WaterWORKS career fair showcases Blue Economy

Jan 24, 2024 | Aids to Navigation, News

Policy Manager Aubrey Church and Captain Ken Baughman at WaterWORKS. Baughman said he was a little surprised by how much the students perked up once he told them how much money a teenager can make shellfishing or fin fishing during the summer. 


By Doreen Leggett

Kayla Boucher, a ninth-grader at Upper Cape Cod Regional Technical High School, joined by her classmates, had some questions of Captains Ken Baughman and Bradley Louw at the WaterWORKS career day at Cape Cod Community College in mid-January.

What was your longest trip? Six days.

Biggest boat you fished on? 138 feet.

How big is your boat now? Smaller.

Do you oyster farm? No, but it is a sustainable fishery and good for the environment.

How much money do you make? One time I made $56,000 in less than a week.

And one favorite question from Boucher: How far do you have to go out?

“We told her that some of the best fishing grounds in the world are in our backyard,” Baughman said.

That answer is in keeping with the mission of WaterWORKS, started in 2019 by the Cape Cod Blue Economy Foundation, part of the Cape Cod Chamber of Commerce, to introduce high school students to the wealth of local careers in the Cape’s Blue Economy.

“I think it really opens kids’ eyes. We lose so many kids who just aren’t aware of the opportunities,” said Allison Paine, volunteering at the event held on a snowy Tuesday.
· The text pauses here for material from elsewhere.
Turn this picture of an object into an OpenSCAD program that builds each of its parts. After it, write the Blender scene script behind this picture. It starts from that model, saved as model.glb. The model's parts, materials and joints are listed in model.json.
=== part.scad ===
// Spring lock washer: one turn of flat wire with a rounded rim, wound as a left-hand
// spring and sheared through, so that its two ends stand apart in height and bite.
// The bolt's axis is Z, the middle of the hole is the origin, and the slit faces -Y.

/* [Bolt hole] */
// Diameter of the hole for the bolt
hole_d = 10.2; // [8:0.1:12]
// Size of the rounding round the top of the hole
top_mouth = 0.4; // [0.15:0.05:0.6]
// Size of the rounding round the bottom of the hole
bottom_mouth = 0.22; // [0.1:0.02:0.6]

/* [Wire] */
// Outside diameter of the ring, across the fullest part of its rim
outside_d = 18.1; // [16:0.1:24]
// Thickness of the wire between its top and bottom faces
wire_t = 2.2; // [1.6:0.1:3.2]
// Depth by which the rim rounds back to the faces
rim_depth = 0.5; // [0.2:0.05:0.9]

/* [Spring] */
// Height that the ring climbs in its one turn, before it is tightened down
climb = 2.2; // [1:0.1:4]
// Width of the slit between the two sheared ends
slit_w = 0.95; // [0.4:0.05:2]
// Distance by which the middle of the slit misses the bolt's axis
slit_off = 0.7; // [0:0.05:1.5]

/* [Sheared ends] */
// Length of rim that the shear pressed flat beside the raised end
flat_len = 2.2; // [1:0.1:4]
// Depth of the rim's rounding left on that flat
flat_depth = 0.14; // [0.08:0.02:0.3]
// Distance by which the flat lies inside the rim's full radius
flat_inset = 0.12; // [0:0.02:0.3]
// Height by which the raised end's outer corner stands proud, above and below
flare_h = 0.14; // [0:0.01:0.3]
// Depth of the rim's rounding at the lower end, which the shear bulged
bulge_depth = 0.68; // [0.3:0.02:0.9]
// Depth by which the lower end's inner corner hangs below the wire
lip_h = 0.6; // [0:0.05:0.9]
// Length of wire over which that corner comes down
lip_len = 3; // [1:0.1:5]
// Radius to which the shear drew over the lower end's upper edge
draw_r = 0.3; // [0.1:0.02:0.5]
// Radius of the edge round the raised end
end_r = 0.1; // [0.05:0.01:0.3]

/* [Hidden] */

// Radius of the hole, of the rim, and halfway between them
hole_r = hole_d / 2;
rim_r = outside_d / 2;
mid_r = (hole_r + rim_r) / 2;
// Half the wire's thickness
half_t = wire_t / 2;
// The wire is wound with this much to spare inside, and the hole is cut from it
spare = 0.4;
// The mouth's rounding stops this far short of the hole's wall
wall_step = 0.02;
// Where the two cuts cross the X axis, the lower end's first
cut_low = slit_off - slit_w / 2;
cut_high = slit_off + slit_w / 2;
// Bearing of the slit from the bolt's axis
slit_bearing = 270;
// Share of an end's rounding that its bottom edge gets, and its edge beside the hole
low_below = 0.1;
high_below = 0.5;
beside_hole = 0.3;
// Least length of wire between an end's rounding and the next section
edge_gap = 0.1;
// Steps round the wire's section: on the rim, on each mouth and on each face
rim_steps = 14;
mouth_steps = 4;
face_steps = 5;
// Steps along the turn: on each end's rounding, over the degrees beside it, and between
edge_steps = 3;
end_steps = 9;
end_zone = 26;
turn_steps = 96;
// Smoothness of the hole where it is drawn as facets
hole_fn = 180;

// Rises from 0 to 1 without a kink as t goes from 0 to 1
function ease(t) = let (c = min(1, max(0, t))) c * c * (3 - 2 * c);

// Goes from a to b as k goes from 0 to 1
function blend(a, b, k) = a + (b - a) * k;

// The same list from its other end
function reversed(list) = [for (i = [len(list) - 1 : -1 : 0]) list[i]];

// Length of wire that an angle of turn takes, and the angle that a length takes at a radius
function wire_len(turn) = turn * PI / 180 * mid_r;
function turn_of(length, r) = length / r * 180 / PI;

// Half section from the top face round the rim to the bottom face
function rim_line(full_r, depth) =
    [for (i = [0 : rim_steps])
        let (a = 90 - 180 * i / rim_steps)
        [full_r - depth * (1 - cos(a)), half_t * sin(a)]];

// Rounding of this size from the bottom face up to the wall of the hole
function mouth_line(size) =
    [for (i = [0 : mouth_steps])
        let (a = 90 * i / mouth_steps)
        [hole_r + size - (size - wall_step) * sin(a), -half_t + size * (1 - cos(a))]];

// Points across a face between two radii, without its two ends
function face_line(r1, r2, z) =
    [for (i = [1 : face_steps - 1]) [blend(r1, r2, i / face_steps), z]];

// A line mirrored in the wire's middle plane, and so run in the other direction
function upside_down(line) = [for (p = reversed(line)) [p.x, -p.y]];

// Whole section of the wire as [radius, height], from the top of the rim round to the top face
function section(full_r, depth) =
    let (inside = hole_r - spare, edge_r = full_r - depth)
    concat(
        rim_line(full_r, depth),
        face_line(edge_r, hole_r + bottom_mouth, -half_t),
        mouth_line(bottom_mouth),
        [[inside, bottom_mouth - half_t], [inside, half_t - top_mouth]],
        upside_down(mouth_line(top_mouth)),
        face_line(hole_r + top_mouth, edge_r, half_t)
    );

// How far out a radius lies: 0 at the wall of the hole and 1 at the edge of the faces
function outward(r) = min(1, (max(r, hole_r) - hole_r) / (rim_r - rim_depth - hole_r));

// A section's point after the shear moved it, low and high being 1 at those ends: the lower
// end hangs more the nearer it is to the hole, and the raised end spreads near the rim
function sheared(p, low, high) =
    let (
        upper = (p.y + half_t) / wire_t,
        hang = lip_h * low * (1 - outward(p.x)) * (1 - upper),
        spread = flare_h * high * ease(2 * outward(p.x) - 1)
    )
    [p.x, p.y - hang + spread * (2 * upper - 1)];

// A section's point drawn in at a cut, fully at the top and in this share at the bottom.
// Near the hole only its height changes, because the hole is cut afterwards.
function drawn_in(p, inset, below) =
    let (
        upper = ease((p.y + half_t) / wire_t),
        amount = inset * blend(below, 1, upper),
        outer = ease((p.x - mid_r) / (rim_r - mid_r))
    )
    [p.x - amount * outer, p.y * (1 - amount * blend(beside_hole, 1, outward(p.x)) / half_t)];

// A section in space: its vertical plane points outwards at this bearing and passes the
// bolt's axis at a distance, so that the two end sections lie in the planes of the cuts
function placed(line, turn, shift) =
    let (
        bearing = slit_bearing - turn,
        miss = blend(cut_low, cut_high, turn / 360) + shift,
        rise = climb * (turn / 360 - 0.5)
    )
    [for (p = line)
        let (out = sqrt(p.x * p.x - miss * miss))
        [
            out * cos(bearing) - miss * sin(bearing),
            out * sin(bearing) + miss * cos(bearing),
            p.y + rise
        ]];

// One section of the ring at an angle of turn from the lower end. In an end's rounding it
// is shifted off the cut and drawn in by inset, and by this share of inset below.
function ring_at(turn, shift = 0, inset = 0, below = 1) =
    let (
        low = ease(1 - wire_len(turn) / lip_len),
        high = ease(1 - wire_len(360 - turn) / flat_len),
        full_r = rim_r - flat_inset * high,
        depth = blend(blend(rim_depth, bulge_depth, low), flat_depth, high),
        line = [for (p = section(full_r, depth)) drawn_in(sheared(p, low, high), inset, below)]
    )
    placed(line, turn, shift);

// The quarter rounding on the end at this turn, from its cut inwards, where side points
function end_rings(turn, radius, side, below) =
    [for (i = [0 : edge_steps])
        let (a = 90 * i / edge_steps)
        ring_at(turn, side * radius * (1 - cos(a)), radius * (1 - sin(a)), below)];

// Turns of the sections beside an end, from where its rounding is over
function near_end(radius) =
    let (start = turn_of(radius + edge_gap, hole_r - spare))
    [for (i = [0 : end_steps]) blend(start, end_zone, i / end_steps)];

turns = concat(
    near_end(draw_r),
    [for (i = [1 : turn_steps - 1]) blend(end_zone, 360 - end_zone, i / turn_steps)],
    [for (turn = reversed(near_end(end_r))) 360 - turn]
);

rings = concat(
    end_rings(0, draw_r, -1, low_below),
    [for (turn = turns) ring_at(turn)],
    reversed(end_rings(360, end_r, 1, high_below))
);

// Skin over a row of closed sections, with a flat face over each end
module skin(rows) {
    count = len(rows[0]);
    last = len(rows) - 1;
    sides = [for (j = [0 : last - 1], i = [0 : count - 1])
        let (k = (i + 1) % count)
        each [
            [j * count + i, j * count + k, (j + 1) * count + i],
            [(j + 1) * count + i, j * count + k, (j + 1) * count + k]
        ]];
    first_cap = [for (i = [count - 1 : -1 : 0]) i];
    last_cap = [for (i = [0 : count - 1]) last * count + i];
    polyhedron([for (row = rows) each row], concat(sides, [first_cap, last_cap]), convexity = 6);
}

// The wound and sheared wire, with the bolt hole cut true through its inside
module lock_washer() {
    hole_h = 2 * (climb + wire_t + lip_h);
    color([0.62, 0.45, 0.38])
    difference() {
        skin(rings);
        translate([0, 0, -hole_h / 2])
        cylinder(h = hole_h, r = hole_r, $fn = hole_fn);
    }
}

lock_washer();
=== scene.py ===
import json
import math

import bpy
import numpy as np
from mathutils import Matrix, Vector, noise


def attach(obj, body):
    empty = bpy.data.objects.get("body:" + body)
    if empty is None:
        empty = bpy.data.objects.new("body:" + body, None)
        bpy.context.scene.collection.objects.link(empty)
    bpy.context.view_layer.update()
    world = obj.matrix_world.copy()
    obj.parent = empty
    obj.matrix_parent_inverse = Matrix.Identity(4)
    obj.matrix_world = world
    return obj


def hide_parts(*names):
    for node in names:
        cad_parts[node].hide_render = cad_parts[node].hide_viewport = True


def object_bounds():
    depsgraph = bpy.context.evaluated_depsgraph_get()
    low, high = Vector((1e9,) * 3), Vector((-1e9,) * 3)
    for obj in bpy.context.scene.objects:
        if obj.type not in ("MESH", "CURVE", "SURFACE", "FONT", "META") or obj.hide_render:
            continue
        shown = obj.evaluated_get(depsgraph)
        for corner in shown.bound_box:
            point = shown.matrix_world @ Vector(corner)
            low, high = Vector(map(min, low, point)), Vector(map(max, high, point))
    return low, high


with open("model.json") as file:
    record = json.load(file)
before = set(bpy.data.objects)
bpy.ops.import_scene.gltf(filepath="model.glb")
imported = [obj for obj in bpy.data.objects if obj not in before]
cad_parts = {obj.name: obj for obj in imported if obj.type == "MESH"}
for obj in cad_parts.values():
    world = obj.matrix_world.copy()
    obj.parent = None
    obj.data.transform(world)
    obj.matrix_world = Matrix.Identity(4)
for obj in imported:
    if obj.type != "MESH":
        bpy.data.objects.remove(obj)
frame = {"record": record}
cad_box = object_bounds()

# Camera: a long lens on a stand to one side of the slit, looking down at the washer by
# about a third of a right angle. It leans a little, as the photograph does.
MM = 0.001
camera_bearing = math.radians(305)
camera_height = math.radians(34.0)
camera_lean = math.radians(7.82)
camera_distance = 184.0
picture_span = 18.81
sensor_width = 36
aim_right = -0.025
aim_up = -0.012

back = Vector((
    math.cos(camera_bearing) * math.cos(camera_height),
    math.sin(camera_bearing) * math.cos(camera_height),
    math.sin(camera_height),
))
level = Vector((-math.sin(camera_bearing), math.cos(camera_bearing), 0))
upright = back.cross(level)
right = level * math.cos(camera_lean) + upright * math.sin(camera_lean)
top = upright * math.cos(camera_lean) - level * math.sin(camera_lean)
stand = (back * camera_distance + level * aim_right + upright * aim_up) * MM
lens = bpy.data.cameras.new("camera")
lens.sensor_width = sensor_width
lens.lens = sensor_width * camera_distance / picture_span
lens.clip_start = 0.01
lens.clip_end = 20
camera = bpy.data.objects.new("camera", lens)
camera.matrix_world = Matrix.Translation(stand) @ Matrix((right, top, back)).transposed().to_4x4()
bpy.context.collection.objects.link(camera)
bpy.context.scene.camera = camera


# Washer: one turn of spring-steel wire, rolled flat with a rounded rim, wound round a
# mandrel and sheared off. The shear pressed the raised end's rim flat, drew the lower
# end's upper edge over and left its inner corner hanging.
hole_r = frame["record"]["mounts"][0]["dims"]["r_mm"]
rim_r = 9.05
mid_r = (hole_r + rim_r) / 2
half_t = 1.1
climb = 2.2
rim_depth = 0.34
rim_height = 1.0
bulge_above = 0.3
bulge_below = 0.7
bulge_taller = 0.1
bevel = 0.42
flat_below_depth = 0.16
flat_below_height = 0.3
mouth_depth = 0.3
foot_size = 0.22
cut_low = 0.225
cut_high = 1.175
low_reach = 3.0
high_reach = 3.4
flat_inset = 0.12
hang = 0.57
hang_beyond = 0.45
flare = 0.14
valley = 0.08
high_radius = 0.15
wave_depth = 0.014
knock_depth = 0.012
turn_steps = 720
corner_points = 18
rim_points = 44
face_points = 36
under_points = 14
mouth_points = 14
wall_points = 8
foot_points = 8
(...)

It is important to keep bright, talented kids on Cape, she said, after moderating a “career corner” featuring Louw, who has a lobster boat and a scalloper, and Jay Lustig, a representative from Mitre, a Blue Tech company.

Chloe Starr and Abigail Archer were sitting nearby at an informational table talking about Aquaculture Research Corporation, ARC, a shellfish hatchery in Dennis. ARC was one of 50 exhibitors, spread across two buildings.

Growing up both Starr and Archer were drawn to the ocean, but the only career they heard about was marine biology; Starr wanted to work with turtles and Archer with penguins. It wasn’t until they were older that they realized there are many other possibilities.

Starr is now Operations Manager at ARC’s hatchery and Chapin Sea Farms, which sells and distributes shellfish. Archer is Fisheries & Aquaculture Specialist at Cape Cod Cooperative Extension Marine Program and Woods Hole Sea Grant.

Growing up in Barnstable, Starr started shellfishing recreationally with her dad. Now she helps make sure the Cape’s recreational and commercial fisheries stay strong, spawning shellfish and distributing seed.

“Anyone who is farming shellfish gets them from a hatchery,” she said.

Tess Dunleavy, who grew up in Barnstable, and Elizabeth Marsjanik, whose parents still live on Lewis Bay, have similar stories. They left the Cape to return and find careers in wind energy at home. Both were keynote speakers at the event, along with Lily Elmore. They work for Vineyard Offshore Wind as environmental compliance officer and senior manager of environmental affairs respectively.

“I wanted to be part of changing business as usual,” said Marsjanik.

Greg Dolan, 17, of Woods Hole, knows the career he wants to pursue. He headed straight to the Fishermen’s Alliance table.

“They are the people I really want to talk to today,” Dolan said.

He fishes for bluefish, scup and striper and has hit the docks on Cape and New Bedford seeking job opportunities.

Both Louw and Baughman gave Dolan advice and helped him fill out his commercial rod and reel permit. Louw said the Fishermen’s Alliance has a Fisherman Training program and helped get the federal Young Fishermen’s Development Act passed. Both the program and the act are designed to introduce the next generation to commercial fisheries and provide education.

Dolan wasn’t the only one with experience.

Christian Gonsalves, 14, who goes to Falmouth High, goes fishing in the summer with his grandfather John Small. He loves everything about it, he said.

“I don’t like being inside,” he smiled.

They often leave the Chatham Fish Pier at 3 a.m. to catch dogfish, which they sell to Red’s Best, he said. They go longlining, baited hooks set along a line that can extend a mile and after a few hours they will bring the catch in. His grandfather is one of the few fishermen who still fish this way, he said.

Sean Beal, who goes to Cape Cod Technical High School, also is interested in commercial fisheries. He works on an aquaculture farm in Barnstable where he lives and goes lobstering out of Nauset inlet with a friend. He has his student lobster license.

Marius Louw, engineer on his older brother Bradley’s scalloper, started fishing a year ago at his brother’s urging. He found himself surprisingly OK that the wind had kept the boat ashore and he was attending an outreach event. He typically likes to be in the background.

“I never had this opportunity,” he said as he watched students stop in to talk, adding he would have started fishing sooner if he and Bradley had been introduced to it earlier.

Marius feels WaterWORKS is particularly important on the Cape, where all the towns are inter-dependent and surrounded by water.

“Cape Cod is very much community-based and thrives off the ocean,” he said.